Lflank
Well-Known Member
Exactly. We believe that since we're the most advance species on earth and we created such wonders, that an advanced species would want to contact us. I believe that they would study us for an extended period of time, if they come here.
How do we tell whose "belief" is true? That is the essential core to the whole "debate".
Notice how often the word "believe" enters the discussion. Which exactly illustrates my point. This whole discussion is religious in nature, not scientific. it's about "beliefs", not about evidence. That is precisely the difference between "science" and "pseudoscience".
Science doesn't care about what anyone "believes". Science only cares about testable repeatable independently-verifiable evidence and data--and pseudoscience doesn't have any. What pseudoscience does have is belief--lots of it. Whether it's people who say they have seen this or that, can't explain it or determine what it is, but "believe" that it's this or that, or "investigators" who "believe" that all the unconfirmable stories actually demonstrate something. And then we get to hear all their "beliefs" about what the unknowable space aliens might or might not be doing.

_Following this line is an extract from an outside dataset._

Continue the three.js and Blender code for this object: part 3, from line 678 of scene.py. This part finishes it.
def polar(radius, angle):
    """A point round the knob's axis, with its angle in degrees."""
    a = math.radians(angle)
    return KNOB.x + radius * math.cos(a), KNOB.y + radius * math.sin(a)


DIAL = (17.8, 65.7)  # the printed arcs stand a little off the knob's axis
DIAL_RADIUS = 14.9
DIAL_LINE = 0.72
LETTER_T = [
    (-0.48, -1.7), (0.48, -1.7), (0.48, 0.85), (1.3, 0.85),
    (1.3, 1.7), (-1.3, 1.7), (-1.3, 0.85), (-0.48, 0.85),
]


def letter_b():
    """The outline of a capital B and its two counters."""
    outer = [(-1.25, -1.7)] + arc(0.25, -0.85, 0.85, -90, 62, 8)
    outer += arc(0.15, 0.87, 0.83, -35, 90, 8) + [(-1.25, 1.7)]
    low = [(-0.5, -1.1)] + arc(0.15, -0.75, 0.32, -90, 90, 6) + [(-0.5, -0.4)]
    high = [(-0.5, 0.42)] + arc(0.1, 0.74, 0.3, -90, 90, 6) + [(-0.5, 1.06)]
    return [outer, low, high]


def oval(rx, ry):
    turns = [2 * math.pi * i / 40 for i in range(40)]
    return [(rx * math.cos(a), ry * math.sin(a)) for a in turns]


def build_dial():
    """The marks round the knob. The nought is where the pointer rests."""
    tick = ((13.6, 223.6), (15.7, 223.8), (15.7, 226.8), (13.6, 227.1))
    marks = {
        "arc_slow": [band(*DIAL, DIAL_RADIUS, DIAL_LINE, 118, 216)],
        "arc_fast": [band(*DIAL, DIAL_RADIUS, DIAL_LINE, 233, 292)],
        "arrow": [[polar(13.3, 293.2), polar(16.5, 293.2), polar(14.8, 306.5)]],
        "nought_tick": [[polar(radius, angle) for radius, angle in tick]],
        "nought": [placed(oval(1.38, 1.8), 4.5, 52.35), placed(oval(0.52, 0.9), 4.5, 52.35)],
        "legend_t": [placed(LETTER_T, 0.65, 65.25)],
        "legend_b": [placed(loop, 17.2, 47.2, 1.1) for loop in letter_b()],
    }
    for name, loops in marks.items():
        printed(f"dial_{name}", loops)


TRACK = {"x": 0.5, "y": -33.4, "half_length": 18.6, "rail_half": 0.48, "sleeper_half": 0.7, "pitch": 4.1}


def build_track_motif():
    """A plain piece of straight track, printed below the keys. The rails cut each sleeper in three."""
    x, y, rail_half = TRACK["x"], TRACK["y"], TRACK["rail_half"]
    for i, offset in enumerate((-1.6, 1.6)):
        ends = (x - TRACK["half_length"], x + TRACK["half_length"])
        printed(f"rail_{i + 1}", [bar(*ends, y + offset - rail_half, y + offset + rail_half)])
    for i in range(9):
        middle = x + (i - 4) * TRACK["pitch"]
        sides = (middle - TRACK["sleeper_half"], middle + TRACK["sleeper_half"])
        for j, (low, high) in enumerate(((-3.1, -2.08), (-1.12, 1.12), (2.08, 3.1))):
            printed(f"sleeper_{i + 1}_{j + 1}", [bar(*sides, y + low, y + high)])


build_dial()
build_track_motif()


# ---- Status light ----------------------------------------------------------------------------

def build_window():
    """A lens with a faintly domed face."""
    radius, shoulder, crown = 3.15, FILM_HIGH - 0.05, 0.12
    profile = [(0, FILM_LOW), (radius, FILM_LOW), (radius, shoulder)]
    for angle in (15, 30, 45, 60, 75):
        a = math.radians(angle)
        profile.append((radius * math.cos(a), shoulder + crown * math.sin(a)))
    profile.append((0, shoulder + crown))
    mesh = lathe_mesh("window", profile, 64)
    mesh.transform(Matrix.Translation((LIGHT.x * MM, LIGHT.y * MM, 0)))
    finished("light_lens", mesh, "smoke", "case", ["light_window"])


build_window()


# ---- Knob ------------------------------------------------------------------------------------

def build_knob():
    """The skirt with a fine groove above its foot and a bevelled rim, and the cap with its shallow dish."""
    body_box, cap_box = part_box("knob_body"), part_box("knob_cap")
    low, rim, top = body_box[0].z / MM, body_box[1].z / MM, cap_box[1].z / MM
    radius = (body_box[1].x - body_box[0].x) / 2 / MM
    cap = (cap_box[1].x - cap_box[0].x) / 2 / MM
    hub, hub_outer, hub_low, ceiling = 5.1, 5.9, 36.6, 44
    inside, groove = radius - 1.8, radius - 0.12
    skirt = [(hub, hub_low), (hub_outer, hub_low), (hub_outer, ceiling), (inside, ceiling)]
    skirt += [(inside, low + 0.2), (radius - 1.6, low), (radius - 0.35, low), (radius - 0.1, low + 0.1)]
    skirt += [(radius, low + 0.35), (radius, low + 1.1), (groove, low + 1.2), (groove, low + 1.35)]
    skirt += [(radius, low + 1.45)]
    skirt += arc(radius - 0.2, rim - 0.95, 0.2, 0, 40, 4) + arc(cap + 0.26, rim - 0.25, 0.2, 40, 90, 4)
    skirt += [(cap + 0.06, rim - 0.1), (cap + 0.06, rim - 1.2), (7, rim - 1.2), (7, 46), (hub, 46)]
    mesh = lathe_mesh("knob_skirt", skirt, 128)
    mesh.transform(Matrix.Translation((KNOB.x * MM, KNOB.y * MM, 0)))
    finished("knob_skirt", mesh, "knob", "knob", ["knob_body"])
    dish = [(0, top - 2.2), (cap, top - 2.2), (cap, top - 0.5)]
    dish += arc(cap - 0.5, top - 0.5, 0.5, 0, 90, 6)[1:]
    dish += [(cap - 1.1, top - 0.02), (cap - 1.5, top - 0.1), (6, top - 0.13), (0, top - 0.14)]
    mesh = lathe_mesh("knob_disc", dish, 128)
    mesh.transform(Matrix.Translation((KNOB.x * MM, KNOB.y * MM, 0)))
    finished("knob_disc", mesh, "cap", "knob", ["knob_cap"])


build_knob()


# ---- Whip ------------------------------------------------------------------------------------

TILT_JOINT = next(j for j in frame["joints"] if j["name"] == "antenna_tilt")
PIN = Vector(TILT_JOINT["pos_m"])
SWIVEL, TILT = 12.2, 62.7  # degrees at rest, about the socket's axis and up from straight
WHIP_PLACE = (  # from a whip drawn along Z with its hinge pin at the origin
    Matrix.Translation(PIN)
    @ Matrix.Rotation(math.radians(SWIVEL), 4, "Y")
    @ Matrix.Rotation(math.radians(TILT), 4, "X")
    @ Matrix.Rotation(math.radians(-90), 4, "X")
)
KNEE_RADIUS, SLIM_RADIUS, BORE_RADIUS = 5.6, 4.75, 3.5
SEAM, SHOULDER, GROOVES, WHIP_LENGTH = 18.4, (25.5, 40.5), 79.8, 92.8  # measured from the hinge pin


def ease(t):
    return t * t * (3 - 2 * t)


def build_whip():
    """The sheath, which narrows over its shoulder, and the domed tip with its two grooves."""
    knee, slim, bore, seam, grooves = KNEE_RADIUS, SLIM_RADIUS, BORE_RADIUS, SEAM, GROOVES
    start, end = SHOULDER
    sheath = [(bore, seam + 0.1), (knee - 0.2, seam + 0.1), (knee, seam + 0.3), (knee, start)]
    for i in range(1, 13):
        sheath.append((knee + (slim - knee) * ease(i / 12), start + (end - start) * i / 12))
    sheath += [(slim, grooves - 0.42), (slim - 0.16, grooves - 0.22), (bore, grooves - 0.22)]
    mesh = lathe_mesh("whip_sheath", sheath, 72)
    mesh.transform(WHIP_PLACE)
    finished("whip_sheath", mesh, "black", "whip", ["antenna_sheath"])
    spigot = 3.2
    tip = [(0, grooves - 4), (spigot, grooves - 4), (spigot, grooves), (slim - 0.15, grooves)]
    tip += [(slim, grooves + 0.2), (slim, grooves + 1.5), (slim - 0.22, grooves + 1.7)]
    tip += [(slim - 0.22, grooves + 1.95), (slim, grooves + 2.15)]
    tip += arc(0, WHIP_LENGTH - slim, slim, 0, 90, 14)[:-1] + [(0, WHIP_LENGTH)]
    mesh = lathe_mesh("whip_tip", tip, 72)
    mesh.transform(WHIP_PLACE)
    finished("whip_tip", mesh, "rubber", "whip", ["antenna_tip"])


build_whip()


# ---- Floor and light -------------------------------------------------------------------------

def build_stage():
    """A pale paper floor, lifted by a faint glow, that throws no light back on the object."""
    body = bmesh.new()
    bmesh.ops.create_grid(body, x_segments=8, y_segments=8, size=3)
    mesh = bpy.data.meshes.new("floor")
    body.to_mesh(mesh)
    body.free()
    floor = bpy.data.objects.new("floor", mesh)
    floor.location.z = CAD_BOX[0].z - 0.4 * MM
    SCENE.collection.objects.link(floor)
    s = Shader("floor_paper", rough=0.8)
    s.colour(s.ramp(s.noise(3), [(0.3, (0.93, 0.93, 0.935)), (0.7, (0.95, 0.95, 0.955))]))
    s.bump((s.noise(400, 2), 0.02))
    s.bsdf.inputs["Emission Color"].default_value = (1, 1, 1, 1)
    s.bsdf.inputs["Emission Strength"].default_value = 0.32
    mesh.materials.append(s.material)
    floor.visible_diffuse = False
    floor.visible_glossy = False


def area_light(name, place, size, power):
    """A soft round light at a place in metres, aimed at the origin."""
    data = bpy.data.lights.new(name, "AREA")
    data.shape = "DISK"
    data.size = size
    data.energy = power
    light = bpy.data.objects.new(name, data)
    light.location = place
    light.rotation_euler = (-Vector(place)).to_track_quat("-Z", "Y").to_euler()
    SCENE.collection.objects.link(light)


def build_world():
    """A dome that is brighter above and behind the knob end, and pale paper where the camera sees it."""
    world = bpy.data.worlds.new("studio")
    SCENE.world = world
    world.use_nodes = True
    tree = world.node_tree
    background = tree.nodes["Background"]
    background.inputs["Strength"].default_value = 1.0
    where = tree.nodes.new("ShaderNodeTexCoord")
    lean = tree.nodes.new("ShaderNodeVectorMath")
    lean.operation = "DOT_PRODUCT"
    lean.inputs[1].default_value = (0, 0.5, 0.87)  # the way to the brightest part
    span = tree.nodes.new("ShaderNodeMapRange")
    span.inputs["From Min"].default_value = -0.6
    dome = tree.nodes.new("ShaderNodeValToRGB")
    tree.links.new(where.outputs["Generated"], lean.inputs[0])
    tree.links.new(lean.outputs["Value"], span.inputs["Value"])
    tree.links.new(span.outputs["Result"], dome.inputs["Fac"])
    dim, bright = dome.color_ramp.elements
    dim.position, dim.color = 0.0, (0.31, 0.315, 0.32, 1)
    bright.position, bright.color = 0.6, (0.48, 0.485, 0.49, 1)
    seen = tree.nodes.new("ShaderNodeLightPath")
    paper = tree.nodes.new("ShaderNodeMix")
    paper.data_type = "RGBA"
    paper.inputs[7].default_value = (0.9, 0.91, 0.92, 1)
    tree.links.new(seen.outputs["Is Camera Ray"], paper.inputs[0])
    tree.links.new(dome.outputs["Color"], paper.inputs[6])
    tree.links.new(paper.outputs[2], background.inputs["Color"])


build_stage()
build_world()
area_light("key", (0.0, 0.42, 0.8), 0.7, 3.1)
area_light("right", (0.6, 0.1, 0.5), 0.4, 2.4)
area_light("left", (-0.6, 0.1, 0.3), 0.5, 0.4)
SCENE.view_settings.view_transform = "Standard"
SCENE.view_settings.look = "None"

It's no different than medieval scholars debating the nature of the gods, or the characteristics of angels or demons. And no more helpful to anyone.
It's the most important difference between the reality-based community and the faith-based community. The reality-based community talks about what it can (or can't) measure. The faith-based community talks about what it "believes".
And what they "believe" simply doesn't matter. It's no more infallible or better than what anyone else "believes". People "believe" a dozen different things, and there's simply no way to tell whose "beliefs" are true and whose are not. One holds one's "beliefs" solely and only by faith.
That's why "belief" is useless to science.